2. The Tzafenat Paneach on Rain
The Rogatchover Gaon (Tzafenat Paneach, Hilchot Sukkah 6:10) approaches the exemption during rain with a radical conceptual distinction. He argues that rain does not merely "exempt" the person due to discomfort; it renders the sukkah "unfit" (einah re'uyah ladiro). The sukkah is legally nullified by the presence of rain, much like a lulav that is dried out. This is a profound shift from the Rabbenu Manoach’s view, which treats rain as a personal exemption. For the Rogatchover, the moment the rain reaches the threshold of spoiling food, the sukkah loses its status as a "dwelling." Therefore, one is not "exempted" from the mitzvah; one is merely no longer in the presence of a sukkah.
Friction
The Kushya: The Mourner vs. The Uncomfortable
The core friction arises in 6:3: A mourner is obligated to dwell in the sukkah, even though a person who is "uncomfortable" is exempt. If the basis for exemption is tashvu k'ein taduru (living as one does at home), and a mourner is clearly in a state of psychological distress that would usually allow them to retreat from public spaces or uncomfortable environments, why are they obligated?
The Terutz
The Talmud (Sukkah 25b) and Rambam resolve this by emphasizing that the mourner’s discomfort is internal—he is the source of his own distress. The exemption for the "uncomfortable" (like the wind or flies) applies only to external factors. The mourner is told to "compose himself."
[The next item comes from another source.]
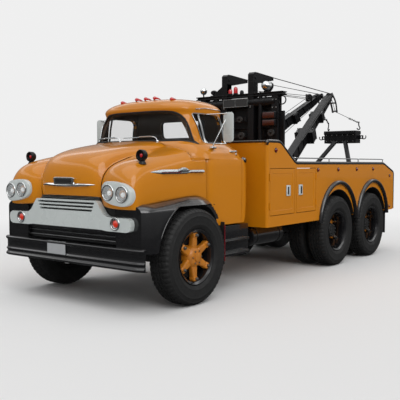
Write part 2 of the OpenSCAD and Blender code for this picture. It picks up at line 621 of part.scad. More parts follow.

However, we can sharpen this: Rambam suggests that the mitzvah of the sukkah is a communal and festive act. The mourner’s obligation to the sukkah is a mandatory "reset" of his emotional state. While the traveler or the sick person is physically prevented from the domestic experience, the mourner is commanded to re-enter the domestic experience to transition from the private void of grief to the public space of the Chag. The friction remains: does the sukkah serve the person, or does the person serve the sukkah? Rambam’s inclusion of the mourner suggests the latter.
Intertext
- Leviticus 23:42: "You shall dwell in sukkot for seven days; all who are native-born in Israel shall dwell in sukkot." This verse acts as the source for the sukkah obligation.
- SA Orach Chayim 640: The Shulchan Aruch codifies these exemptions, notably adding the Ramah’s leniency for the groom, which functions as a social acknowledgment that the sukkah must be a place of simcha (joy), not isolation.
- Responsa: The debate regarding whether a mourner may choose to leave the sukkah if the psychological weight is too great (Shulchan Aruch HaRav 640:13) essentially acts as a post-Rambam refinement, attempting to balance the Halachic mandate with the human reality of aveilut.
Psak/Practice
The meta-psak heuristic here is the "Functional Dwelling." In current practice, the sukkah is often treated as a ritual booth. However, Rambam’s insistence on bringing attractive utensils and reading in the sukkah (6:5) suggests that the sukkah is a replacement for the home, not an addition to it.
Practice: If you are comfortable in your home, you must be comfortable in the sukkah. If you are not, the sukkah is legally deficient. This is why many communities are hesitant to "upgrade" their sukkah to be too fancy—it creates a higher threshold for what constitutes "home-like comfort," making it harder to claim the exemption for minor inconveniences.
Takeaway
The sukkah is an exercise in "domesticating the divine." By requiring us to live in the sukkah as we do in our homes, the Torah demands we find holiness not in the exceptional, but in the ordinary habits of life.